Who’s in and who’s out will depend on the distance, vote-total wise, between the top candidates, and mail in ballots may be the deciding factor, though Allen said he couldn’t say what to expect.
The board spokesman said the high percentage of undecided voters is “revealing that people haven’t made up their minds — or pollsters are calling the wrong people.”
Election officials received over 62,000 mail-in ballot applications and had received around 18,500, or around 30 percent, of them back. Some who applied were just now receiving ballots because they applied in the last few days, Allen said.
This is only the fourth Chicago mayoral election in a century without an incumbent seeking re-election.
Mayor Rahm Emanuel’s surprise decision last September not to seek a third term opened the floodgates of candidates.
The final field is former Illinois State Board of Education Chairman Gery Chico, former Commerce Secretary Bill Daley, community activist Amara Enyia, former Ald. Bob Fioretti, state Rep. La Shawn Ford, lawyer Jerry Joyce, attorney John Kozlar, former federal prosecutor Lori Lightfoot, former Chicago Police Supt. Garry McCarthy, state Comptroller Susana Mendoza, Cook County Board President Toni Preckwinkle, tech entrepreneur Neal Sales-Griffin, former Chicago Public Schools CEO Paul Vallas and businessman Willie Wilson.
“I’ve never seen a municipal election with this many people running for one office,” 19th Democratic Ward Committeeman and Ald. Matt O’Shea said. “The general feeling I get is that everyone is concerned about what direction the city is headed in, and obviously the mayoral election has everybody intrigued.”
The crowd of candidates started at 21 and was winnowed down to 14, but it remains one of the most crowded in the city’s history.
So long as vote by mail ballots are postmarked on or by Tuesday, and those with provisional ballots provide evidence that their vote should count, they’ll be added to vote counts.

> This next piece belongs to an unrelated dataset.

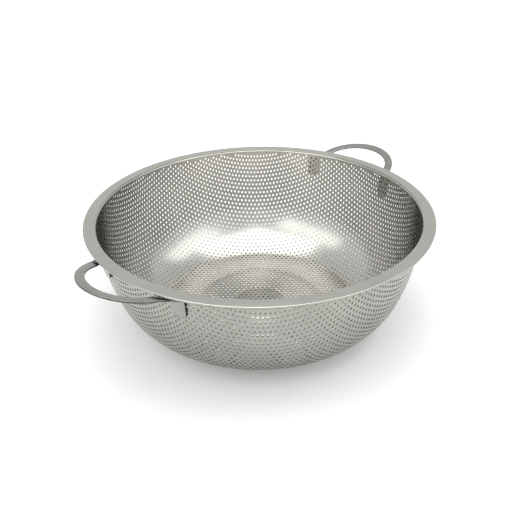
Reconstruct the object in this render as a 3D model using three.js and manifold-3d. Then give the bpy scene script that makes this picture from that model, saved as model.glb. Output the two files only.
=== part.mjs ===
// Stainless-steel micro-perforated colander, 24 cm across the rim.
// Units are millimetres, +Z is up, the handles lie along +X and -X, and the bowl stands on z = 0.
import * as THREE from 'three';
import { mergeVertices } from 'three/addons/utils/BufferGeometryUtils.js';
import Module from 'manifold-3d';

const wasm = await Module();
wasm.setup();
const { CrossSection, Manifold } = wasm;

// Driving dimensions.
const RIM_R = 120;          // outer radius of the rim
const RIM_TOP = 80;         // height of the rim's flat top
const SHEET = 0.4;          // thickness of the bowl sheet and of the rim band
const GAP = 0.1;            // clearance between the bowl's flange and the folded rim
const SEGMENTS = 80;        // facets round the bowl and the rim

// Floor of the bowl, as radii on its underside.
const BOSS_R = 20.5;        // small raised disc in the middle
const BOSS_RISE = 0.5;
const BEAD_IN = 42.5;       // shallow raised bead
const BEAD_OUT = 49.5;
const BEAD_RISE = 0.35;
const FLANK = 1.2;          // width of the small slopes beside the boss and the bead
const FLOOR_R = 59.2;       // edge of the flat floor
const BAND_R = 71.7;        // outer edge of the gently rising band
const BAND_RISE = 0.7;

// Wall of the bowl: two tangent arcs, given by the slope of the sheet above the horizontal.
const CORNER_ARC = 48;
const CORNER_FROM = 16.5;
const CORNER_TO = 71;
const WALL_TO = 88.7;
const FLANGE_BEND = 0.8;    // radius under the bend from wall to flange
const FLANGE_R = 118.5;     // outer edge of the flange

// Rim band: one strip folded over the flange.
const RIM_INNER_R = 112.0;
const UNDER_LEAF_R = 114.2;
const LIP = SHEET + GAP + SHEET / 2;    // outer radius of the rounded lip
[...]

The board will proclaim the victors on March 13 so that runoff ballots for the April 2 election can be printed and touch screens programmed by March 18, Allen said. And, while he says recount litigation is rare, no lawsuits will keep the board from “proceeding with the election results we have in hand — we can’t hold off.”
There are usually more ballots in hand at this point, but Allen says that could also be chalked up to people still making up their minds on who they want to succeed Emanuel.
That seems to be the case in the 41st Ward, where Tim Heneghan, the ward committeeman, said early voting totals are a little bit down this election as compared to similar ones — even though the Northwest Side ward is second only to the Southwest Side’s 19 Ward in early voting.
“People coming to vote, especially last week, really did not know who to vote for for mayor,” Heneghan said. “Voting has picked up — Tuesday we had 427 voters, Wednesday 340, [Thursday] I’m confident we had over 400 voters. People are starting to make their decisions, [and] I think between now and next Tuesday numbers will … continue to be high for early voting.”
In 2011, when Emanuel was first elected, overall turnout was around 42 percent in the municipal election — in 2015 turnout was a little over 34 percent.
Rosenfeld said the mayor’s race and the race to replace 47th Ward Ald. Ameya Pawar could be slowing things down for voters since they have to choose between 14 candidates for mayor and nine aldermanic hopefuls, though the North Side ward has the third highest early voting total.
“I don’t know if we’ll know Tuesday,” Rosenfeld said. “I [personally] would not concede prior to counting the mail-ins because they could break real differently.”
Allen says, given the historic nature of the election, his office is trying to encourage Chicago voters to “remember their vote counts now” because it could be very close.
“There are discussions on every platform, on social media, in newspapers, everywhere. So the awareness is there, everyone has rung the dinner bell, but how many will come to the table? We don’t know.”